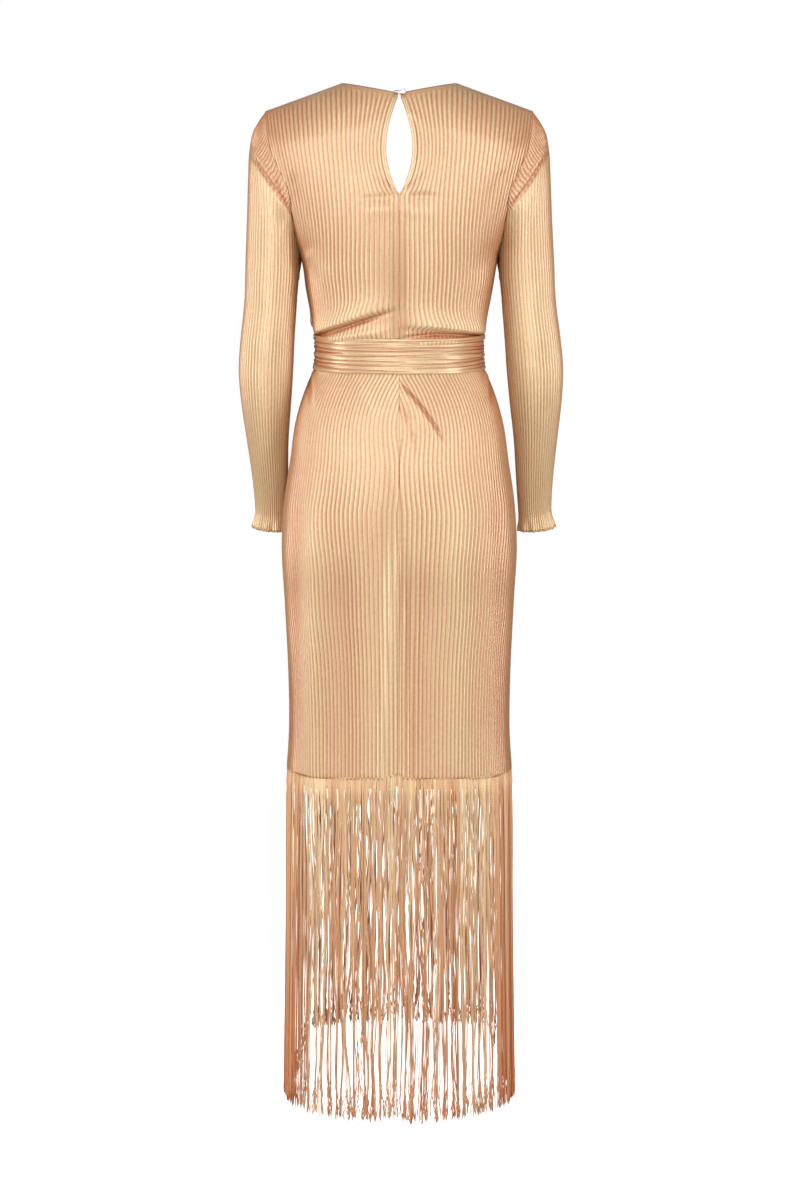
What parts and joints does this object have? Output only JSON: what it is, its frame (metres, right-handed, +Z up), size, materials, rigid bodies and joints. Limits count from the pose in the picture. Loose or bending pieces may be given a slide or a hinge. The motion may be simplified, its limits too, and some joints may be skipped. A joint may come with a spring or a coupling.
{
  "type": "long-sleeved maxi dress with a fringed hem",
  "caption": "Hollow worn form of a long-sleeved pleated maxi dress: V neck, keyhole back with a button, gathered waist sash and long fringe below the hem.",
  "frame": {"origin": "middle of the shoulders at the height of the high shoulder points, where the wearer holds it up", "axes": "+Z up, +Y to the wearer's back, +X to the wearer's left"},
  "size_m": [0.461, 0.2432, 1.491],
  "materials": {
    "pleated_jersey": "fine pleated knit with a champagne metallic sheen",
    "sash_jersey": "the same knit, gathered lengthwise",
    "fringe_strings": "twisted rayon strings with a soft sheen",
    "button_pearl": "domed pearl",
    "loop_cord": "thin thread loop"
  },
  "bodies": {
    "root": {"bodice_back_left": "pleated_jersey", "bodice_back_right": "pleated_jersey", "bodice_front": "pleated_jersey", "sleeve_left": "pleated_jersey", "sleeve_right": "pleated_jersey", "skirt_back_left": "pleated_jersey", "skirt_back_right": "pleated_jersey", "skirt_front": "pleated_jersey", "keyhole_edge_left": "pleated_jersey", "keyhole_edge_right": "pleated_jersey", "waist_sash": "sash_jersey", "fringe_heading_back": "fringe_strings", "fringe_heading_front": "fringe_strings", "fringe_back": "fringe_strings", "fringe_front": "fringe_strings", "keyhole_button": "button_pearl", "button_loop": "loop_cord"}
  },
  "joints": []
}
....
◆ **Your goal**: Output the complete data exactly as written.

◆ **Answer to the exercise**:
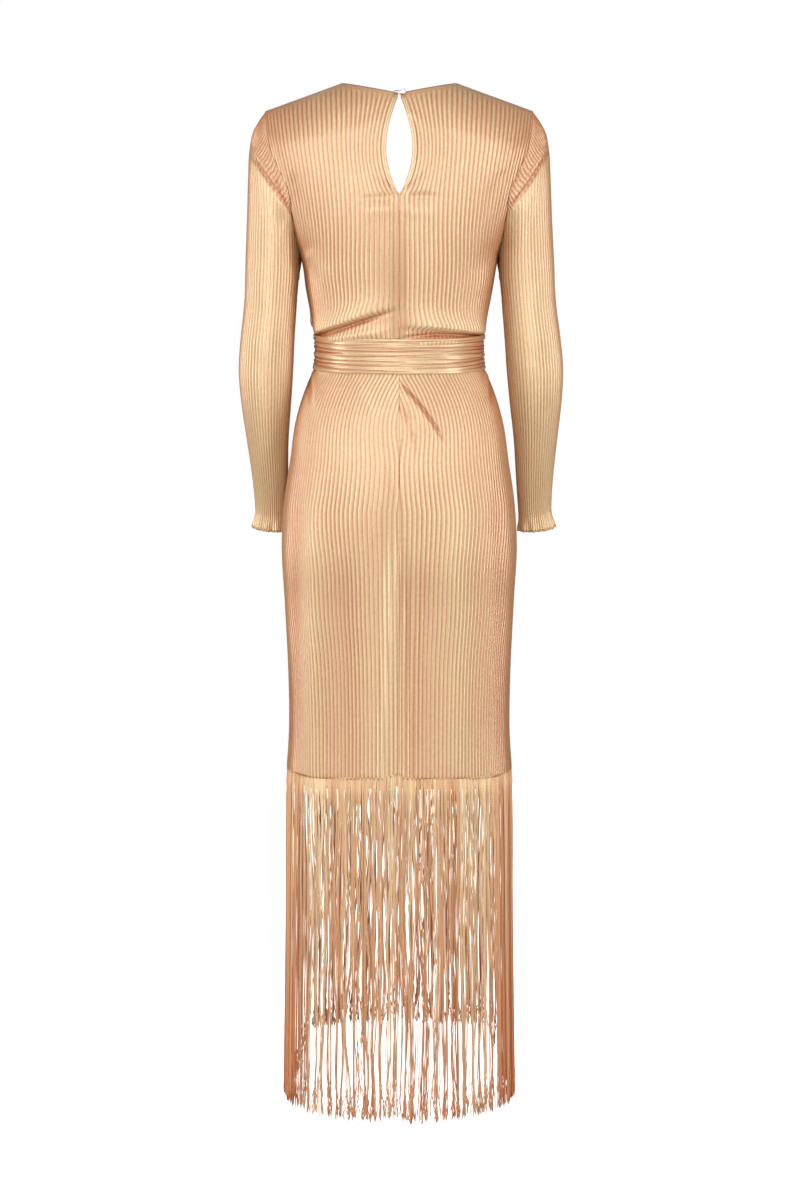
What parts and joints does this object have? Output only JSON: what it is, its frame (metres, right-handed, +Z up), size, materials, rigid bodies and joints. Limits count from the pose in the picture. Loose or bending pieces may be given a slide or a hinge. The motion may be simplified, its limits too, and some joints may be skipped. A joint may come with a spring or a coupling.
{
  "type": "long-sleeved maxi dress with a fringed hem",
  "caption": "Hollow worn form of a long-sleeved pleated maxi dress: V neck, keyhole back with a button, gathered waist sash and long fringe below the hem.",
  "frame": {"origin": "middle of the shoulders at the height of the high shoulder points, where the wearer holds it up", "axes": "+Z up, +Y to the wearer's back, +X to the wearer's left"},
  "size_m": [0.461, 0.2432, 1.491],
  "materials": {
    "pleated_jersey": "fine pleated knit with a champagne metallic sheen",
    "sash_jersey": "the same knit, gathered lengthwise",
    "fringe_strings": "twisted rayon strings with a soft sheen",
    "button_pearl": "domed pearl",
    "loop_cord": "thin thread loop"
  },
  "bodies": {
    "root": {"bodice_back_left": "pleated_jersey", "bodice_back_right": "pleated_jersey", "bodice_front": "pleated_jersey", "sleeve_left": "pleated_jersey", "sleeve_right": "pleated_jersey", "skirt_back_left": "pleated_jersey", "skirt_back_right": "pleated_jersey", "skirt_front": "pleated_jersey", "keyhole_edge_left": "pleated_jersey", "keyhole_edge_right": "pleated_jersey", "waist_sash": "sash_jersey", "fringe_heading_back": "fringe_strings", "fringe_heading_front": "fringe_strings", "fringe_back": "fringe_strings", "fringe_front": "fringe_strings", "keyhole_button": "button_pearl", "button_loop": "loop_cord"}
  },
  "joints": []
}